We climbed and followed the edge of a little ridge, with the river below us to our right, sometimes close-by and sometimes further away. At Stapleton Grange the path became a minor road, which we followed to the attractive village of Stapleton. We turned right onto a busier road, then right again on a roundabout onto the A66 towards the centre of Darlington. We stopped to don protection from the Sun, then we stopped again to shelter from the rain! We crossed the river into Blackwell and the rain became a little more serious; we sheltered under some trees and it soon stopped. It was dry and sunny for the rest of the day. We turned left onto a residential road through Blackwell, then down a rather gloomy track which brought us to the banks of the river and to open countryside. We were only a couple of miles from the centre of Darlington, and there were houses visible to our right, but the walking was lovely.

After following the river for about a mile we reached a weir and left the river to emerge in the Broken Scar Picnic Area. We stopped for a snack, watching children playing in the playground, then walked along the A67 for a short distance, passed a modern water treatment works on the right-hand side of the road and the old Darlington Corporation Waterworks on the left. We took a footpath towards Low Coniscliffe, and walked through the village. We returned to the river bank and passed underneath the A1(M). Between here and High Coniscliffe, the river does a couple of meanders and we followed them. We weren’t always close to the river, but we cut down to it from time to time and at the apex of the meander opposite Mansfield Scar we sat down on the gravel by the river to eat some snacks in lieu of lunch. It was a delightfully peaceful place and I had a paddle in the river.

Before reaching High Coniscliffe we looped around again, now walking on a path around arable crops, sometimes a bit overgrown. There were good views across the fields to High Coniscliffe Church and when we eventually climbed up to the A67 in High Coniscliffe, we realised that this is because the Church is indeed at the highest point in the area. We walked along the pavement through the village, grateful that we were not desperate for refreshments at the Duke of Wellington, because it is now a private house not a pub!
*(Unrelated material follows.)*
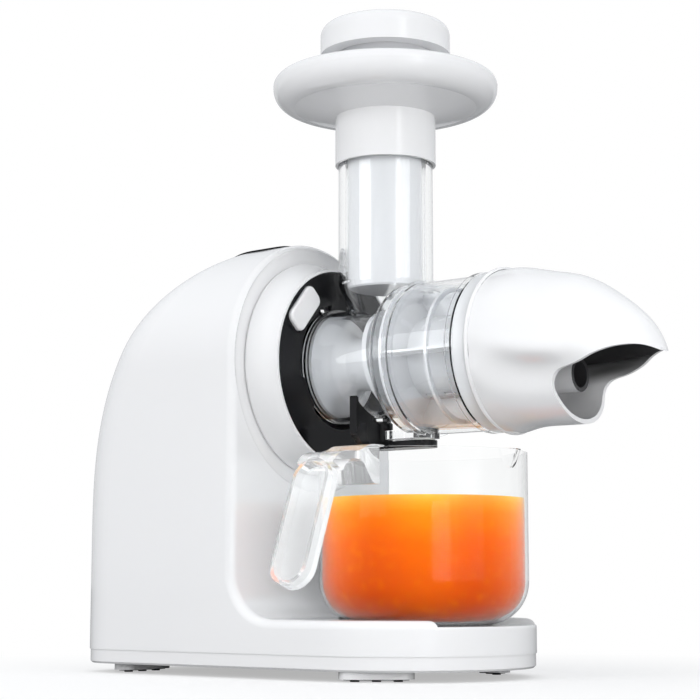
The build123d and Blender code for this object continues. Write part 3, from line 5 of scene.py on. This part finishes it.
import bmesh
import bpy
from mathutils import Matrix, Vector


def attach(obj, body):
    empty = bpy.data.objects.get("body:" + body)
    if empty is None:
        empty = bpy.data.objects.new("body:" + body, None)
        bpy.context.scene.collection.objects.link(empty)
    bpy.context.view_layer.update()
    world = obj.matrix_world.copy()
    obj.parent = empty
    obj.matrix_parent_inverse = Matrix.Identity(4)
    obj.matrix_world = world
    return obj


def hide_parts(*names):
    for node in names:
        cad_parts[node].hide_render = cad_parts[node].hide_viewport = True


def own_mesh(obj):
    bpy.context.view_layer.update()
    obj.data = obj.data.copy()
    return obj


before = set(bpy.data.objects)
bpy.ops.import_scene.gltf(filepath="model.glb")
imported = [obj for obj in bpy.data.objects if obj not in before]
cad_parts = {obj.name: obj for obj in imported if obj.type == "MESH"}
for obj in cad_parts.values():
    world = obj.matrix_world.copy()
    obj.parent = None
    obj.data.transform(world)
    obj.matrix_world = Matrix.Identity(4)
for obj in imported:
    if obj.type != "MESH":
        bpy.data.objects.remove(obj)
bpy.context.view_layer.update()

# ---------------------------------------------------------------------------
# Sizes and places: millimetres where place() or MM turns them into metres
# ---------------------------------------------------------------------------

MM = 0.001
TUBE_X = 2.4
MID_Y = 24.85

# Hood of the nozzle: painted shade darkens its inside between the two heights, in metres
HOOD_Z = 178.0
HOOD_INWARD = -0.15
HOOD_SHADE_LOW = 0.166
HOOD_SHADE_HIGH = 0.180
HOOD_PAINTED_SHADE = (0.02, 0.02, 0.021)

# Pulp tube in the mouth of the nozzle; its end and bore get painted shade
PULP_TUBE_Z = 168.5
PULP_TUBE_R = 10.4
PULP_TUBE_END_FACING = 0.5
PULP_TUBE_PAINTED_SHADE = (0.035, 0.035, 0.037)

# Outside of the jug, and the juice in it
JUG_X = 26.8
JUG_R = 61.2
JUG_WALL = 1.8
JUG_FLOOR = 30.0
JUG_CORNER = 25.0
JUICE_GAP = 0.25
JUICE_SHOULDER = 98.3
JUICE_LEVEL = 101.5
JUICE_MENISCUS = ((0.0, 1.2), (0.7, 0.4), (2.2, 0.0))
CORNER_STEPS = 12
LATHE_STEPS = 128
TINY = 1e-6

SHARP_DEGREES = 32.0


def place(x, y, z):
    """Point given in millimetres from the feed tube's axis and the table."""
    return Vector(((x + TUBE_X) * MM, (y + MID_Y) * MM, z * MM))


# ---------------------------------------------------------------------------
# Node helpers
# ---------------------------------------------------------------------------

# Range that most of a noise's values fall in
NOISE_LOW = 0.3
NOISE_HIGH = 0.7


def new_material(name):
    """Empty node material with a Principled shader joined to its output."""
    material = bpy.data.materials.new(name)
    material.use_nodes = True
    tree = material.node_tree
    tree.nodes.clear()
    output = tree.nodes.new("ShaderNodeOutputMaterial")
    shader = tree.nodes.new("ShaderNodeBsdfPrincipled")
    tree.links.new(shader.outputs["BSDF"], output.inputs["Surface"])
    return material, tree, shader


def find_node(tree, kind):
    """The tree's node of a kind."""
    return next(node for node in tree.nodes if node.bl_idname == kind)


def coordinates(tree, kind="Object"):
    """Place in the object's own space, or direction in the world's."""
    return tree.nodes.new("ShaderNodeTexCoord").outputs[kind]


def mapping(tree, vector, slot, amount):
    """Vector moved or scaled by a constant."""
    node = tree.nodes.new("ShaderNodeMapping")
    node.inputs[slot].default_value = amount
    tree.links.new(vector, node.inputs["Vector"])
    return node.outputs["Vector"]


def split_vector(tree, vector):
    """The three numbers of a vector, by name."""
    node = tree.nodes.new("ShaderNodeSeparateXYZ")
    tree.links.new(vector, node.inputs["Vector"])
    return node.outputs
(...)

From High Coniscliffe to Piercebridge is only about a mile and it was a pleasant enough walk along the north bank of the river. We emerged by the bridge in Piercebridge and the George Hotel, where we were staying tonight, is just across the bridge on the south bank. As we had expected, given it was a summer Saturday, a wedding party was standing outside the hotel, having photographs taken. We meanwhile pottered around the village for a while, stopping for tea and cakes (to make up for the rather meagre lunch) at the lovely Piercebridge Organic Farmshop and Café. We then visited the remains of the Piercebridge Roman Fort before returning to the George Hotel.

The George’s claim to fame is as the location of the grandfather clock that inspired Henry Clay Work’s 1876 song “My Grandfather’s clock”. The hotel back then was an inn, owned by two brothers called Jenkins. In the lobby of the inn was an upright longcase clock which kept perfect time, until one of the brothers died. After this, the clock lost time at an increasing rate, despite the best efforts of the hotel staff and a local clockmaker to repair it. When the second brother died, the clock stopped completely, never to work again.

However the grandfather clock story is not what we will remember the George for…We were shown to a pleasant enough room in an annex at the far end of the hotel – well away from the wedding festivities so I was happy. I decided to have a shower. I ran and ran the hot water, but hot it wasn’t. I called Richard, who ran and ran the hot water, but hot it didn’t become. I rang reception, and someone came to have another go, but it was no good, of hot water there was none. They went off to investigate; Richard went out to investigate the (not very exciting) remains of the Roman Bridge. (Piercebridge grew up where Dere Street crossed the River Tees, hence the various Roman remains in the village). After a while a member of staff came to say that they were moving us to another room and after Richard returned, we packed up our stuff and headed off to a different room. As we relocated, they mentioned that they thought they had the hot water in the annex working, and we discovered that the room they had moved us to, in the main part of the hotel, was actually a staff room because it was near to a noisy extractor fan. No; I wasn’t sleeping there, so we decided to take our chances and move back to our old room. Still no hot water, but we knew they would have to get it fixed for the sake of everyone in the annex, and by this time we had negotiated a free evening meal to compensate and there was a plumber on site.


When we went down to dinner (still no hot water) we were first offered a table in the bar, but I wanted somewhere a bit quieter, so we went to the restaurant where there was just one other couple and a good view of the river and the wedding party’s antics on the lawn below us. We watched the children in the party dancing and turning cartwheels, then all of them being photographed in fancy dress in the ballroom next door to the restaurant; we escaped before the disco got going properly. All most entertaining and we had a nice three-course meal and wine at no cost to us – and when we got back to our room there was hot water! You certainly couldn’t fault the hotel staff’s efforts to keep us happy, and all on top of hosting a wedding.